# start of Extracted records
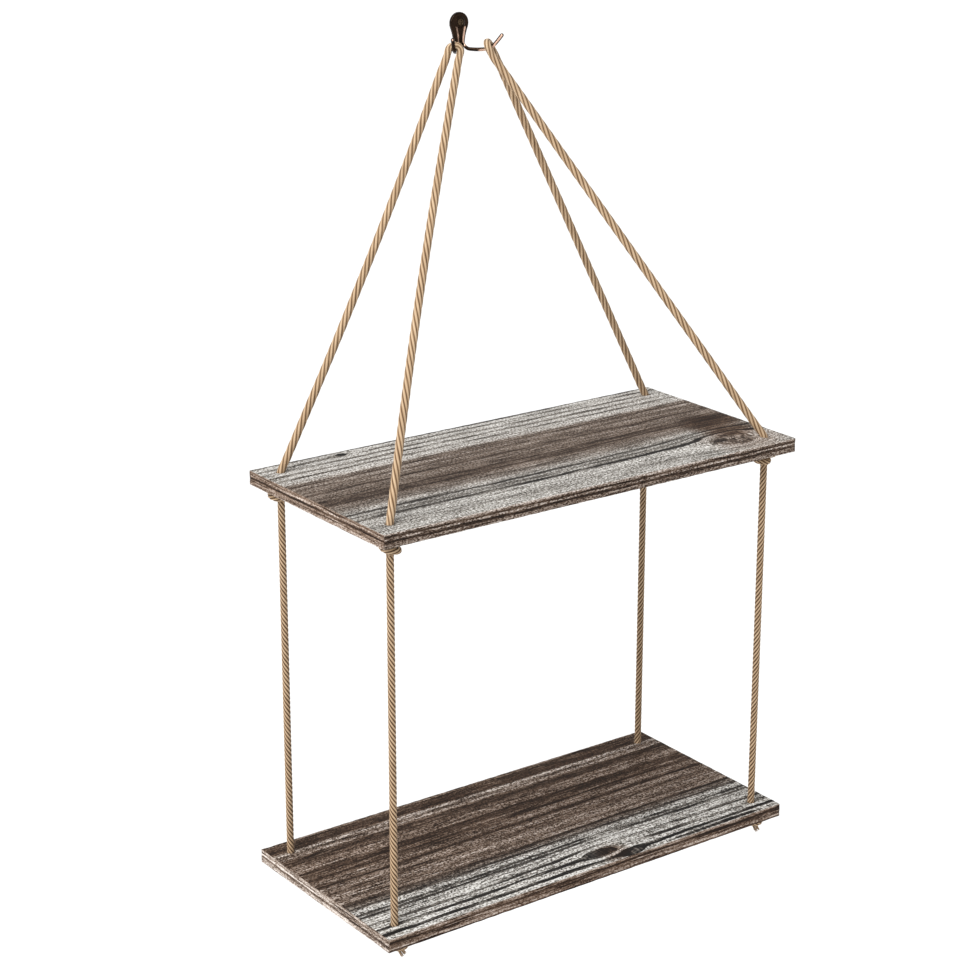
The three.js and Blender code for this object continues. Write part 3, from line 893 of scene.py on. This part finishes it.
# Tones run from 0, charred, to 1, limed white. Depths are in millimetres from the back edge.
# A line is (depth, strength, half width), a knot (x, depth, radius, stretch, tone),
# and a stain (x, depth, radius, change of tone, warmth).
UPPER_LOOK = {
    "bands": [
        (0, 0.62), (7, 0.80), (17, 0.74), (27, 0.78), (37, 0.74), (47, 0.72), (52, 0.66),
        (56, 0.48), (62, 0.28), (67, 0.46), (72, 0.26), (77, 0.40), (82, 0.30), (87, 0.26),
        (92, 0.38), (98, 0.33), (104, 0.30), (110, 0.22), (118, 0.22), (123, 0.36), (130, 0.32),
        (135, 0.42), (139, 0.58), (146, 0.48), (151, 0.56), (158, 0.50), (164, 0.60), (171, 0.70),
        (177, 0.62), (182, 0.56), (190, 0.60), (200, 0.66),
    ],
    "lines": [
        (2, 0.6, 3.4), (12, 0.4, 2.8), (22, 0.4, 2.8), (32, 0.42, 2.8), (42, 0.4, 2.4),
        (57, 0.14, 1.6), (62, 0.1, 2), (87, 0.14, 2), (108, 0.18, 2), (116, 0.16, 2),
        (147, 0.38, 2.4), (154, 0.26, 2), (161.5, 0.55, 2.9), (182, 0.1, 2),
    ],
    "warmth": [(0, 0.0), (50, 0.1), (58, 0.6), (120, 0.65), (135, 0.3), (145, 0), (200, 0)],
    "front_edge": [
        (0, 0.78), (0.8, 0.68), (1.5, 0.52), (2.4, 0.30), (3.5, 0.06), (4.4, 0.40), (5.4, 0.62),
        (6.2, 0.20), (7.5, 0.02), (8.5, 0.34), (9.6, 0.42), (11, 0.44), (12.5, 0.44),
    ],
    "end_edge": [
        (0, 0.54), (1, 0.36), (2.4, 0.34), (3.4, 0.62), (4.4, 0.42), (5.4, 0.06), (6.2, 0.14),
        (7.3, 0.48), (8.4, 0.38), (9.6, 0.46), (11, 0.60), (12.5, 0.70),
    ],
    "edge_warmth": 0.8,
    "end_warmth": 1.0,
    "knots": [(-131, 9, 3.5, 1.6, 0.2), (168, 171, 15, 1.5, 0.44), (158, 167, 4.5, 1.9, 0.08)],
    "stains": [(188, 132, 42, -0.26, 0.6), (180, 172, 52, -0.06, 0.6)],
    "speckle": 0.33,
    "edge_speckle": 1.0,
    "hairs": 0.34,
    "seed": 3.1,
}
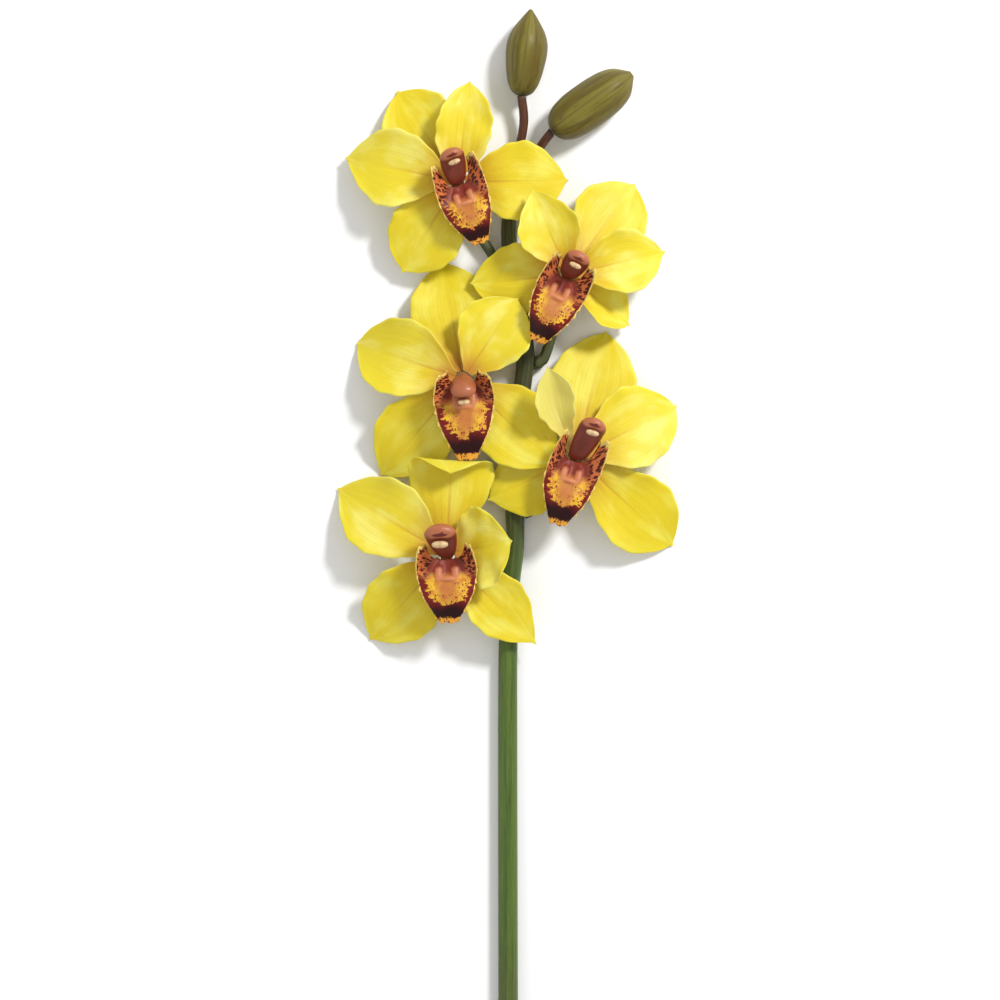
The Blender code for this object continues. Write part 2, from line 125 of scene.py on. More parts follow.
Flower = namedtuple("Flower", "heart lip column joint tepals scale", defaults=(1.0,))
"""heart: where the tepals meet. lip: bearing, length, width, how far its side lobes reach back, and how
much they lean along with the column. column: x, y and z of its head from the heart, and how far it nods
to the lip. joint: the pedicel's start on the stem, as y and side. scale: how large the column is."""

FLOWERS = {
    "flower_1": Flower(
        (-27.0, 189.0, 21.0),
        (291, 36.0, 28.0, 9.0, 1.0),
        (-3.2, 13.8, 20.0, 0.1),
        (147.0, -1),
        {
            "dorsal_sepal": Tepal(123, 60, 1.2, 40, 1, 2, 0.10, 0, 1.35, 0.72, 0.8),
            "left_petal": Tepal(167, 62, 7.0, 43, 3, 7, 0.10, 0, 1.1, 0.85, 0.6),
            "right_petal": Tepal(83, 54, 19.0, 31, -1, 2, 0.10, 0, 1.0, 0.62, 1.0),
            "left_sepal": Tepal(238, 56, 9.0, 42, 1, 3, 0.06, 0, 1.25, 0.72, 0.6),
            "right_sepal": Tepal(1, 59, 17.0, 43, 1, 2, 0.05, 0, 1.1, 0.70, 0.8),
        },
    ),
    "flower_2": Flower(
        (33.0, 138.0, 25.0),
        (245, 40.0, 28.0, 7.5, 1.0),
        (5.8, 8.6, 19.0, 0.1),
        (91.0, 1),
        {
            "dorsal_sepal": Tepal(54, 62, 2.0, 40, 1, 3, 0.08, 0, 1.35, 0.68, 0.8),
            "left_petal": Tepal(113, 49, 27.0, 33, 1, 5, 0.20, 0, 1.0, 0.90, 0.4),
            "right_petal": Tepal(14, 54, 11.0, 35, 3, 8, 0.16, 0, 1.1, 0.90, 0.8),
            "left_sepal": Tepal(184, 52, 12.4, 38, -2, -2, 0.05, 0, 1.0, 0.70, 0.4),
            "right_sepal": Tepal(322, 42, 7.0, 28, 1, 2, 0.20, -38, 1.3, 0.75, 1.0),
        },
    ),
    "flower_3": Flower(
        (-24.0, 81.5, 22.0),
        (273, 44.0, 33.0, 8.0, 0.0),
        (0.5, -10.0, 18.5, 1.1),
        (38.0, -1),
        {
            "dorsal_sepal": Tepal(100, 65, 1.2, 43, 0, 0, 0.05, 0, 1.25, 0.70, 0.5),
            "left_petal": Tepal(161, 61, 1.2, 44, 4, 10, 0.12, 0, 1.2, 0.75, 0.7),
            "right_petal": Tepal(56, 52, 21.5, 41, 0, 2, 0.08, 0, 1.2, 0.68, 0.8),
            "left_sepal": Tepal(229, 68, 1.2, 42, 2, 6, 0.10, 0, 1.2, 0.78, 0.7),
            "right_sepal": Tepal(317, 68, 22.0, 44, -1, 0, 0.03, 0, 1.1, 0.85, 0.5),
        },
    ),
    "flower_4": Flower(
        (37.5, 39.0, 22.0),
        (254, 38.0, 29.0, 8.0, 0.9),
        (10.0, 18.0, 20.0, 0.0),
        (9.0, 1),
        {
            "dorsal_sepal": Tepal(76, 70, 1.2, 47, 0, 0, 0.05, 0, 1.25, 0.72, 0.6),
            "left_petal": Tepal(108, 50, 40.0, 22, -5, 1, 0.28, 0, 1.75, 0.85, 0.6, 2.5, 0.0, 2.0),
            "right_petal": Tepal(27, 61, 6.5, 44, 3, 6, 0.08, 0, 1.2, 0.66, 0.9),
            "left_sepal": Tepal(206, 52, 11.8, 40, -4, -1, 0.03, 0, 1.1, 0.85, 0.6),
            "right_sepal": Tepal(318, 71, 1.2, 43, 2, 6, 0.08, 0, 1.35, 0.72, 0.9),
        },
        1.08,
    ),
    "flower_5": Flower(
        (-33.0, -14.0, 22.0),
        (272, 37.0, 33.0, 8.0, 0.4),
        (-3.5, 12.0, 21.0, 0.2),
        (-42.0, -1),
        {
            "dorsal_sepal": Tepal(87, 50, 31.0, 48, -8, -12, -0.03, 0, 1.5, 0.60, 1.0, 3.0, 33.0),
            "left_petal": Tepal(149, 69, 1.2, 44, 4, 9, 0.10, 0, 1.1, 0.85, 1.0),
            "right_petal": Tepal(12, 35, 38.0, 44, -5, 3, 0.04, 0, 1.0, 0.60, 1.2, 3.0),
            "left_sepal": Tepal(228, 62, 1.2, 42, 2, 6, 0.08, 0, 1.2, 0.78, 0.7),
            "right_sepal": Tepal(315, 68, 13.6, 33, 1, 3, 0.08, 0, 1.1, 0.95, 0.8),
        },
        1.35,
    ),
}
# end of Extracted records
• Set task
Using the data above, print every record exactly as shown.

• Output
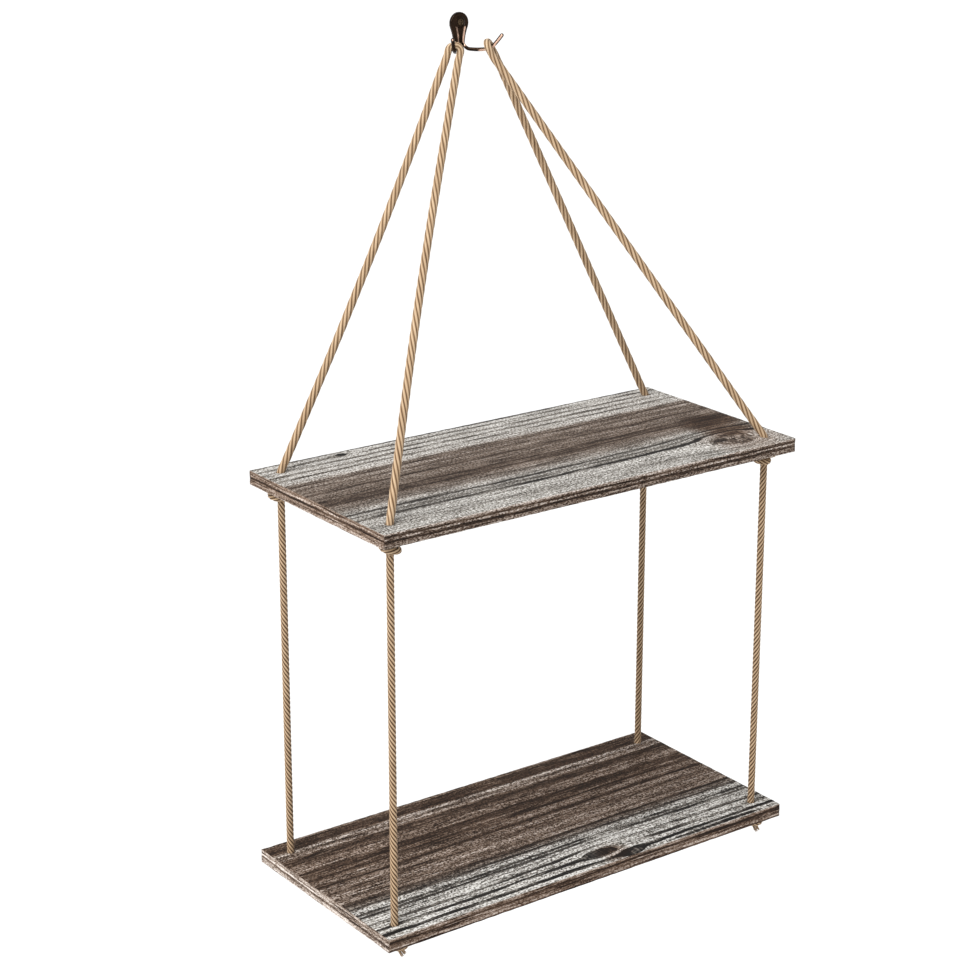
The three.js and Blender code for this object continues. Write part 3, from line 893 of scene.py on. This part finishes it.
# Tones run from 0, charred, to 1, limed white. Depths are in millimetres from the back edge.
# A line is (depth, strength, half width), a knot (x, depth, radius, stretch, tone),
# and a stain (x, depth, radius, change of tone, warmth).
UPPER_LOOK = {
    "bands": [
        (0, 0.62), (7, 0.80), (17, 0.74), (27, 0.78), (37, 0.74), (47, 0.72), (52, 0.66),
        (56, 0.48), (62, 0.28), (67, 0.46), (72, 0.26), (77, 0.40), (82, 0.30), (87, 0.26),
        (92, 0.38), (98, 0.33), (104, 0.30), (110, 0.22), (118, 0.22), (123, 0.36), (130, 0.32),
        (135, 0.42), (139, 0.58), (146, 0.48), (151, 0.56), (158, 0.50), (164, 0.60), (171, 0.70),
        (177, 0.62), (182, 0.56), (190, 0.60), (200, 0.66),
    ],
    "lines": [
        (2, 0.6, 3.4), (12, 0.4, 2.8), (22, 0.4, 2.8), (32, 0.42, 2.8), (42, 0.4, 2.4),
        (57, 0.14, 1.6), (62, 0.1, 2), (87, 0.14, 2), (108, 0.18, 2), (116, 0.16, 2),
        (147, 0.38, 2.4), (154, 0.26, 2), (161.5, 0.55, 2.9), (182, 0.1, 2),
    ],
    "warmth": [(0, 0.0), (50, 0.1), (58, 0.6), (120, 0.65), (135, 0.3), (145, 0), (200, 0)],
    "front_edge": [
        (0, 0.78), (0.8, 0.68), (1.5, 0.52), (2.4, 0.30), (3.5, 0.06), (4.4, 0.40), (5.4, 0.62),
        (6.2, 0.20), (7.5, 0.02), (8.5, 0.34), (9.6, 0.42), (11, 0.44), (12.5, 0.44),
    ],
    "end_edge": [
        (0, 0.54), (1, 0.36), (2.4, 0.34), (3.4, 0.62), (4.4, 0.42), (5.4, 0.06), (6.2, 0.14),
        (7.3, 0.48), (8.4, 0.38), (9.6, 0.46), (11, 0.60), (12.5, 0.70),
    ],
    "edge_warmth": 0.8,
    "end_warmth": 1.0,
    "knots": [(-131, 9, 3.5, 1.6, 0.2), (168, 171, 15, 1.5, 0.44), (158, 167, 4.5, 1.9, 0.08)],
    "stains": [(188, 132, 42, -0.26, 0.6), (180, 172, 52, -0.06, 0.6)],
    "speckle": 0.33,
    "edge_speckle": 1.0,
    "hairs": 0.34,
    "seed": 3.1,
}
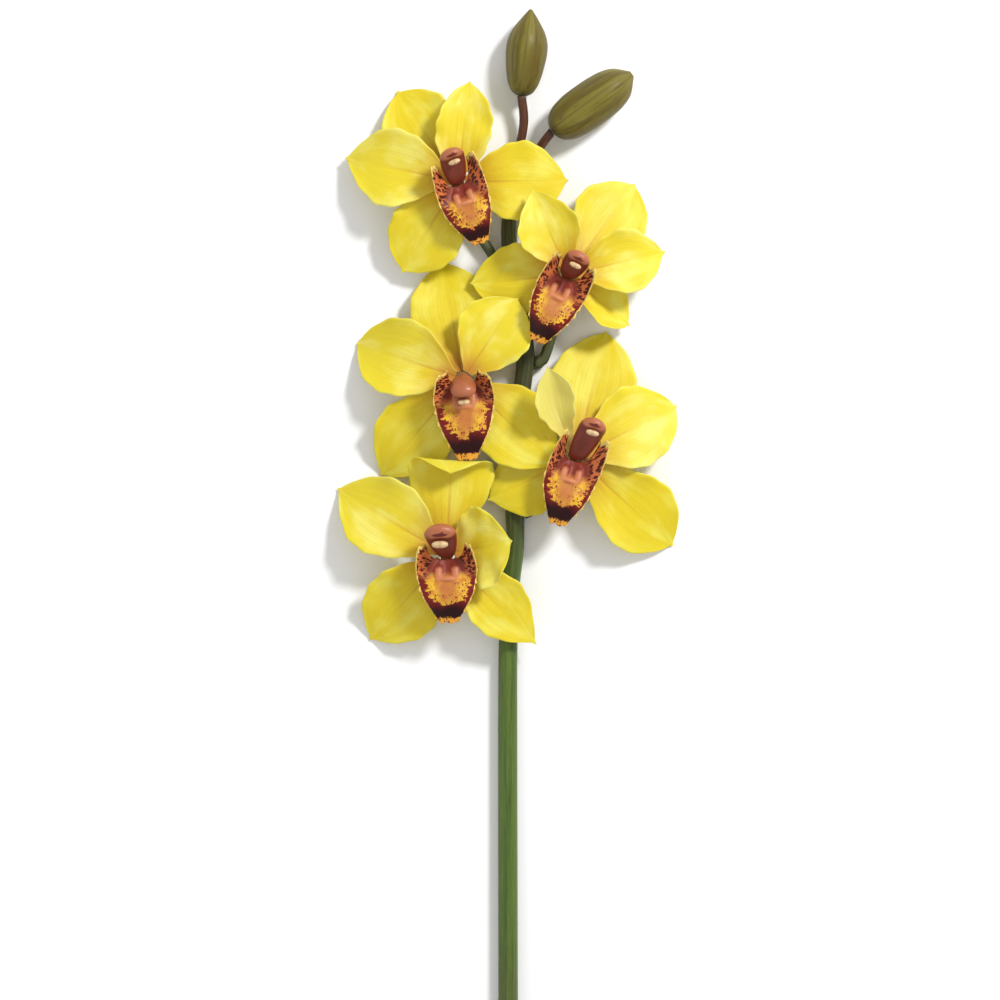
The Blender code for this object continues. Write part 2, from line 125 of scene.py on. More parts follow.
Flower = namedtuple("Flower", "heart lip column joint tepals scale", defaults=(1.0,))
"""heart: where the tepals meet. lip: bearing, length, width, how far its side lobes reach back, and how
much they lean along with the column. column: x, y and z of its head from the heart, and how far it nods
to the lip. joint: the pedicel's start on the stem, as y and side. scale: how large the column is."""

FLOWERS = {
    "flower_1": Flower(
        (-27.0, 189.0, 21.0),
        (291, 36.0, 28.0, 9.0, 1.0),
        (-3.2, 13.8, 20.0, 0.1),
        (147.0, -1),
        {
            "dorsal_sepal": Tepal(123, 60, 1.2, 40, 1, 2, 0.10, 0, 1.35, 0.72, 0.8),
            "left_petal": Tepal(167, 62, 7.0, 43, 3, 7, 0.10, 0, 1.1, 0.85, 0.6),
            "right_petal": Tepal(83, 54, 19.0, 31, -1, 2, 0.10, 0, 1.0, 0.62, 1.0),
            "left_sepal": Tepal(238, 56, 9.0, 42, 1, 3, 0.06, 0, 1.25, 0.72, 0.6),
            "right_sepal": Tepal(1, 59, 17.0, 43, 1, 2, 0.05, 0, 1.1, 0.70, 0.8),
        },
    ),
    "flower_2": Flower(
        (33.0, 138.0, 25.0),
        (245, 40.0, 28.0, 7.5, 1.0),
        (5.8, 8.6, 19.0, 0.1),
        (91.0, 1),
        {
            "dorsal_sepal": Tepal(54, 62, 2.0, 40, 1, 3, 0.08, 0, 1.35, 0.68, 0.8),
            "left_petal": Tepal(113, 49, 27.0, 33, 1, 5, 0.20, 0, 1.0, 0.90, 0.4),
            "right_petal": Tepal(14, 54, 11.0, 35, 3, 8, 0.16, 0, 1.1, 0.90, 0.8),
            "left_sepal": Tepal(184, 52, 12.4, 38, -2, -2, 0.05, 0, 1.0, 0.70, 0.4),
            "right_sepal": Tepal(322, 42, 7.0, 28, 1, 2, 0.20, -38, 1.3, 0.75, 1.0),
        },
    ),
    "flower_3": Flower(
        (-24.0, 81.5, 22.0),
        (273, 44.0, 33.0, 8.0, 0.0),
        (0.5, -10.0, 18.5, 1.1),
        (38.0, -1),
        {
            "dorsal_sepal": Tepal(100, 65, 1.2, 43, 0, 0, 0.05, 0, 1.25, 0.70, 0.5),
            "left_petal": Tepal(161, 61, 1.2, 44, 4, 10, 0.12, 0, 1.2, 0.75, 0.7),
            "right_petal": Tepal(56, 52, 21.5, 41, 0, 2, 0.08, 0, 1.2, 0.68, 0.8),
            "left_sepal": Tepal(229, 68, 1.2, 42, 2, 6, 0.10, 0, 1.2, 0.78, 0.7),
            "right_sepal": Tepal(317, 68, 22.0, 44, -1, 0, 0.03, 0, 1.1, 0.85, 0.5),
        },
    ),
    "flower_4": Flower(
        (37.5, 39.0, 22.0),
        (254, 38.0, 29.0, 8.0, 0.9),
        (10.0, 18.0, 20.0, 0.0),
        (9.0, 1),
        {
            "dorsal_sepal": Tepal(76, 70, 1.2, 47, 0, 0, 0.05, 0, 1.25, 0.72, 0.6),
            "left_petal": Tepal(108, 50, 40.0, 22, -5, 1, 0.28, 0, 1.75, 0.85, 0.6, 2.5, 0.0, 2.0),
            "right_petal": Tepal(27, 61, 6.5, 44, 3, 6, 0.08, 0, 1.2, 0.66, 0.9),
            "left_sepal": Tepal(206, 52, 11.8, 40, -4, -1, 0.03, 0, 1.1, 0.85, 0.6),
            "right_sepal": Tepal(318, 71, 1.2, 43, 2, 6, 0.08, 0, 1.35, 0.72, 0.9),
        },
        1.08,
    ),
    "flower_5": Flower(
        (-33.0, -14.0, 22.0),
        (272, 37.0, 33.0, 8.0, 0.4),
        (-3.5, 12.0, 21.0, 0.2),
        (-42.0, -1),
        {
            "dorsal_sepal": Tepal(87, 50, 31.0, 48, -8, -12, -0.03, 0, 1.5, 0.60, 1.0, 3.0, 33.0),
            "left_petal": Tepal(149, 69, 1.2, 44, 4, 9, 0.10, 0, 1.1, 0.85, 1.0),
            "right_petal": Tepal(12, 35, 38.0, 44, -5, 3, 0.04, 0, 1.0, 0.60, 1.2, 3.0),
            "left_sepal": Tepal(228, 62, 1.2, 42, 2, 6, 0.08, 0, 1.2, 0.78, 0.7),
            "right_sepal": Tepal(315, 68, 13.6, 33, 1, 3, 0.08, 0, 1.1, 0.95, 0.8),
        },
        1.35,
    ),
}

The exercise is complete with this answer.